# [Requirements]
In the material below, find every line with "JSON" and pull it out.

--------

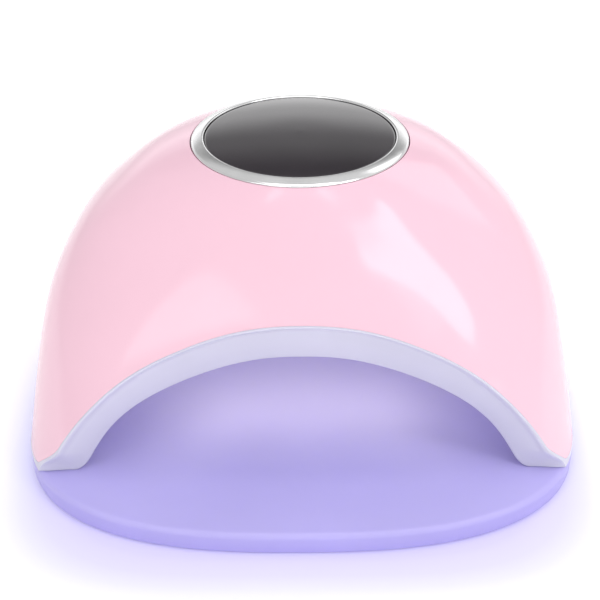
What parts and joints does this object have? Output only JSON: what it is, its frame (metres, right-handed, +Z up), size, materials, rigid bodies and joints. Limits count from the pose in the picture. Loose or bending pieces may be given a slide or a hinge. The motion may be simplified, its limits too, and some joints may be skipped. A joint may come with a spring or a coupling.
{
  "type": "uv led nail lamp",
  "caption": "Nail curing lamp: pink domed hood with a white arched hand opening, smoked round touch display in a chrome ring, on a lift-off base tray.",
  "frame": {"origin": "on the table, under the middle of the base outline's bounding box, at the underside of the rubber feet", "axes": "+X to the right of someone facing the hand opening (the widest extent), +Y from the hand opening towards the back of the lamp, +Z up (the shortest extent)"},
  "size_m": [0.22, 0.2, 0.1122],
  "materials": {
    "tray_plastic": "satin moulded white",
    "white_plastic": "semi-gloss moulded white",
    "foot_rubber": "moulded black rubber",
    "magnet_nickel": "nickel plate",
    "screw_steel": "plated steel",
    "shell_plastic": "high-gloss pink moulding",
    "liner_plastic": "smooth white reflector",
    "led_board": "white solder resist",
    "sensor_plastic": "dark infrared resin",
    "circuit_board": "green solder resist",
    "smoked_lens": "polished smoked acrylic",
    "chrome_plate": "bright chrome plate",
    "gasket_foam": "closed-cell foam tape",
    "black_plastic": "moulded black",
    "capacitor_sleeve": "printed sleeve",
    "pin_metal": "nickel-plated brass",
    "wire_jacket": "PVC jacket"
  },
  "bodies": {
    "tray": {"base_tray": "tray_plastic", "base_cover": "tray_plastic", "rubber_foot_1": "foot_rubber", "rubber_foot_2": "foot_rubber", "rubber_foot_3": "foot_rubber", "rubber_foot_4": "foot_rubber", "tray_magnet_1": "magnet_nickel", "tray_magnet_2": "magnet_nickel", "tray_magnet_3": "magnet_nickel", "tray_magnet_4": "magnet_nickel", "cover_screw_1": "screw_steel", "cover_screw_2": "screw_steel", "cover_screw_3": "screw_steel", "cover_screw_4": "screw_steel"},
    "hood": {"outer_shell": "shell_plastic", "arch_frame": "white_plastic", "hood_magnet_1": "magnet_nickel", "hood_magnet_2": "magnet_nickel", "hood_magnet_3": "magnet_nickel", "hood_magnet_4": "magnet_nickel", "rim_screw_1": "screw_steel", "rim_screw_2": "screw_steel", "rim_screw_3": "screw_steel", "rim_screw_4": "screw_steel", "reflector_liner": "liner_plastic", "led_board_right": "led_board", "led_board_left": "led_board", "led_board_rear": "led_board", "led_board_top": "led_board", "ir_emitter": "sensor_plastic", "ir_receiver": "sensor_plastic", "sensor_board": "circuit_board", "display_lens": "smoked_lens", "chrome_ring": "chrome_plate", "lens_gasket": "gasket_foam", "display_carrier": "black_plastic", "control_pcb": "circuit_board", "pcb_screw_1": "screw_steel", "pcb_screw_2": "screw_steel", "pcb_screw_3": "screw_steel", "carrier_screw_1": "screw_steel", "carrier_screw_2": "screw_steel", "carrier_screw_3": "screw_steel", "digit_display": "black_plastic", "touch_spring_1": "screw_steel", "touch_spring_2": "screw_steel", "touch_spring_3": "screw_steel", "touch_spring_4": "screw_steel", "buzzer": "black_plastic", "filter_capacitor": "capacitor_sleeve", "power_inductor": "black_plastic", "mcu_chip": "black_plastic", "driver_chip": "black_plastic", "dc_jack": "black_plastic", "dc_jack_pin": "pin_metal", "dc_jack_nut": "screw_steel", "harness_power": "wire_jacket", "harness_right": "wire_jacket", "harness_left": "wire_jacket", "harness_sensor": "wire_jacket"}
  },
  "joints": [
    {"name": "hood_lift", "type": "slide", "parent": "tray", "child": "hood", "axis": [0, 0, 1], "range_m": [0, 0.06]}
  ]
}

--------

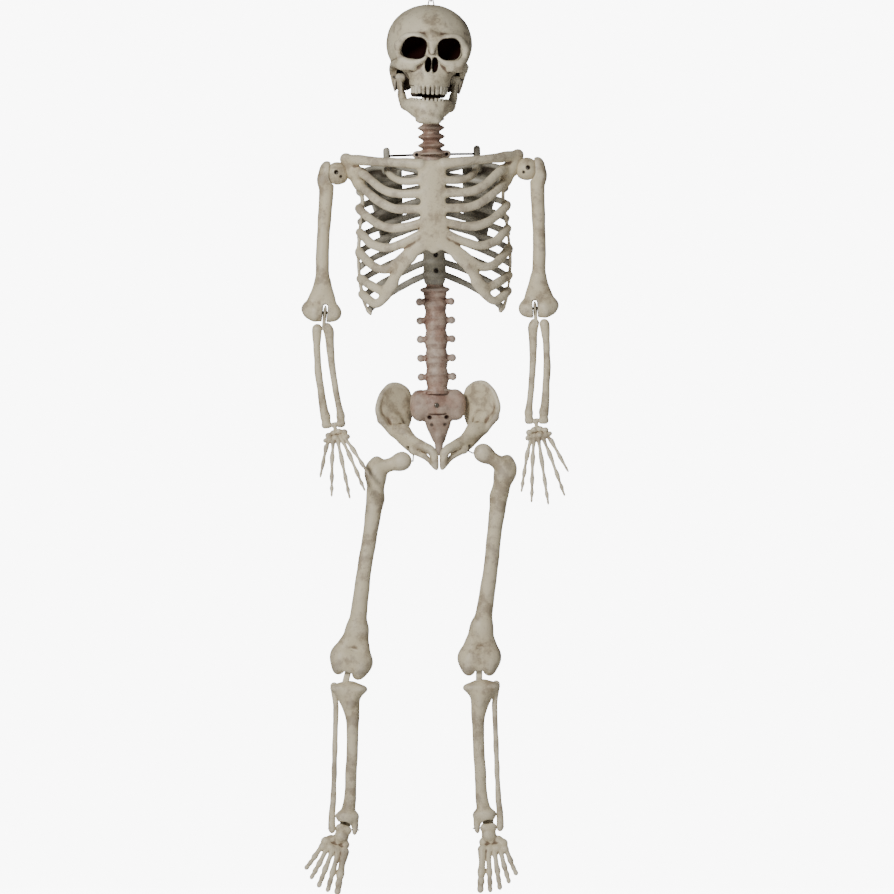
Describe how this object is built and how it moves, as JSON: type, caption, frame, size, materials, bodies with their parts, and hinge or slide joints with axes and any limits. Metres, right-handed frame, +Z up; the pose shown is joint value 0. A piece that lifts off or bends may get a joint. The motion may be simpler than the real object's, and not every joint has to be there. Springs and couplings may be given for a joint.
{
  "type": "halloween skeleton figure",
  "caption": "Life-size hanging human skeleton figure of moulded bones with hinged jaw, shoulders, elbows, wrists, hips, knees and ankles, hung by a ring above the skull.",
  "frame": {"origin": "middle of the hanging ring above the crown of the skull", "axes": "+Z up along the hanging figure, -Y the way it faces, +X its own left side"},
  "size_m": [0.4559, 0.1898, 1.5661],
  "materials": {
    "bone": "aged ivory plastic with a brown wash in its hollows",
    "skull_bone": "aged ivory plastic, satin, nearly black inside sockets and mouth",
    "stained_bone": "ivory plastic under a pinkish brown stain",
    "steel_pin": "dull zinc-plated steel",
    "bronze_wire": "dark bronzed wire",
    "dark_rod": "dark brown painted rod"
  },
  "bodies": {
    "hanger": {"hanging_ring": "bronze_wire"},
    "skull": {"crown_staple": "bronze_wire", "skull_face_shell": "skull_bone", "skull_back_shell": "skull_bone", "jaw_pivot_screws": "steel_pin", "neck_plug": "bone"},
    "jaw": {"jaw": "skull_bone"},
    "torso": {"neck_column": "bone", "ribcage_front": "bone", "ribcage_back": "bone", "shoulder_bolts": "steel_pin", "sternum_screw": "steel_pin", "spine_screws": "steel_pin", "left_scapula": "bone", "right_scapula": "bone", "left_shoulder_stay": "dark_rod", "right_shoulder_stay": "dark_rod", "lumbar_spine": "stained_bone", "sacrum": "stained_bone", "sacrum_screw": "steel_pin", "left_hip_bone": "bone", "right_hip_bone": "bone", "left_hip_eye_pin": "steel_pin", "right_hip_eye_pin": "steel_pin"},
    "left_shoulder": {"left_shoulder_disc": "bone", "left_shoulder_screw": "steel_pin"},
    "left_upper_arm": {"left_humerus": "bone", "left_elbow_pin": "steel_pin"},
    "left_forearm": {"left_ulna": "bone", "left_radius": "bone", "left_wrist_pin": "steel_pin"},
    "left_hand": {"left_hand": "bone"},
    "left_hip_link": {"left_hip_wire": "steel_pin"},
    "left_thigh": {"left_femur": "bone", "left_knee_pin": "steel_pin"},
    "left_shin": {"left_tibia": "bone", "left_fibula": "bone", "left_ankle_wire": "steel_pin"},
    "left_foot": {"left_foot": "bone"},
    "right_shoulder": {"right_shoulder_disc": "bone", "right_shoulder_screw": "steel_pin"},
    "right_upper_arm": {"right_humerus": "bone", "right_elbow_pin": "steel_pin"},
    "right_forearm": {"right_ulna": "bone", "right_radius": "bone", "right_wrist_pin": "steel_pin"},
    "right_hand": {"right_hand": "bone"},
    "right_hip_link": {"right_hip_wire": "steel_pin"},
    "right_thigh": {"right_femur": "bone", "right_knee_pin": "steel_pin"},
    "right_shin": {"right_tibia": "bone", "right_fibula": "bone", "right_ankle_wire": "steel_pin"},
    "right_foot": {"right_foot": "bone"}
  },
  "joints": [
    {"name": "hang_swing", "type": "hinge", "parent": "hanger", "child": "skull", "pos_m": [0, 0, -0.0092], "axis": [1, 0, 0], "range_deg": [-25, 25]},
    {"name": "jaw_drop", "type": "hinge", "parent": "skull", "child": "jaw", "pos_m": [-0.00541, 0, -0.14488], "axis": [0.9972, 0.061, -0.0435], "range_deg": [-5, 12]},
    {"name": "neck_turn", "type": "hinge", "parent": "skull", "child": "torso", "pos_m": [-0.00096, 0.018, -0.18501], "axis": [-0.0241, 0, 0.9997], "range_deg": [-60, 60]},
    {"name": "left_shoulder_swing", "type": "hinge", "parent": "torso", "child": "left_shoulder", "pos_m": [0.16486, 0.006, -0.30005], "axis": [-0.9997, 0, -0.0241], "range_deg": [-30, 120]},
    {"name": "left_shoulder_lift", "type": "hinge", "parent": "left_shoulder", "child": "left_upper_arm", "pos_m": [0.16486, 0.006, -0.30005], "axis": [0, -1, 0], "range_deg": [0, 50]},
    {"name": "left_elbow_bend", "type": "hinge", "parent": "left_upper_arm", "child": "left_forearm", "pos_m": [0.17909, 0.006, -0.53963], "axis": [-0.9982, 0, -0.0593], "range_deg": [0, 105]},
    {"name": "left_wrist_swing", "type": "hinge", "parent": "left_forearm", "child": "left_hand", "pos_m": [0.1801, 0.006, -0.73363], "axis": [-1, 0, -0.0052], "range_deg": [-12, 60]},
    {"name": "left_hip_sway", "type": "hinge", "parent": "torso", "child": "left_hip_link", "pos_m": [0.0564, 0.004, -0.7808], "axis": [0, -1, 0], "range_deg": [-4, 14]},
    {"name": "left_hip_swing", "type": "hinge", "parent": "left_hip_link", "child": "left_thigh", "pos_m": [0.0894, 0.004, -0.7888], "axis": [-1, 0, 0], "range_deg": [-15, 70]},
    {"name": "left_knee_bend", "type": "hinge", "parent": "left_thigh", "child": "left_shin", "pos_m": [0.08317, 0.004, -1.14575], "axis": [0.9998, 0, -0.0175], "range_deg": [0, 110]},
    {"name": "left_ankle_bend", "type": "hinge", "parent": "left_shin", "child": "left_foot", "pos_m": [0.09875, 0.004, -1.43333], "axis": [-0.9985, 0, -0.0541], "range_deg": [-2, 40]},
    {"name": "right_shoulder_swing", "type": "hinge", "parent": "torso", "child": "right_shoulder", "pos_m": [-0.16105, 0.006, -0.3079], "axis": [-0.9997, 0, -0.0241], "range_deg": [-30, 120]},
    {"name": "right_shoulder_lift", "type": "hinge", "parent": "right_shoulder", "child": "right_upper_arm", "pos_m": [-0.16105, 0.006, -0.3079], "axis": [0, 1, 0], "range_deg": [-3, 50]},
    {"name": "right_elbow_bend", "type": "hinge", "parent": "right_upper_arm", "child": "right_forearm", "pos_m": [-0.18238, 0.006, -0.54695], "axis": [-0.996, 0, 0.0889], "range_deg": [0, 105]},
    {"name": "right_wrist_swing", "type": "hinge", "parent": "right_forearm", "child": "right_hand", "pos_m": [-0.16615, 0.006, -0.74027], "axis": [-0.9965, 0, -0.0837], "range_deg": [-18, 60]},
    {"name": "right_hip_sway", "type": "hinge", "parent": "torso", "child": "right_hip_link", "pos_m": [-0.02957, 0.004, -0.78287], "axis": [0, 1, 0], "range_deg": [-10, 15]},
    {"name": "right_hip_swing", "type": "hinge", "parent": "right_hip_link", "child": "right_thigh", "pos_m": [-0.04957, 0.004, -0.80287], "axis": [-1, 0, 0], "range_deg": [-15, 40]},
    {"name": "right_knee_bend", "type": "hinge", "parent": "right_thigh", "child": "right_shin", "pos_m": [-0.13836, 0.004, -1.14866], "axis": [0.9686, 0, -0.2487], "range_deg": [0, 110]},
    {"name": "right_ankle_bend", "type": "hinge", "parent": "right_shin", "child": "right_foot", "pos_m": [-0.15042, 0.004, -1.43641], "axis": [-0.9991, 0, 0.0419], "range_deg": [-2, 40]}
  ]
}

--------

# [Full response]
What parts and joints does this object have? Output only JSON: what it is, its frame (metres, right-handed, +Z up), size, materials, rigid bodies and joints. Limits count from the pose in the picture. Loose or bending pieces may be given a slide or a hinge. The motion may be simplified, its limits too, and some joints may be skipped. A joint may come with a spring or a coupling.
Describe how this object is built and how it moves, as JSON: type, caption, frame, size, materials, bodies with their parts, and hinge or slide joints with axes and any limits. Metres, right-handed frame, +Z up; the pose shown is joint value 0. A piece that lifts off or bends may get a joint. The motion may be simpler than the real object's, and not every joint has to be there. Springs and couplings may be given for a joint.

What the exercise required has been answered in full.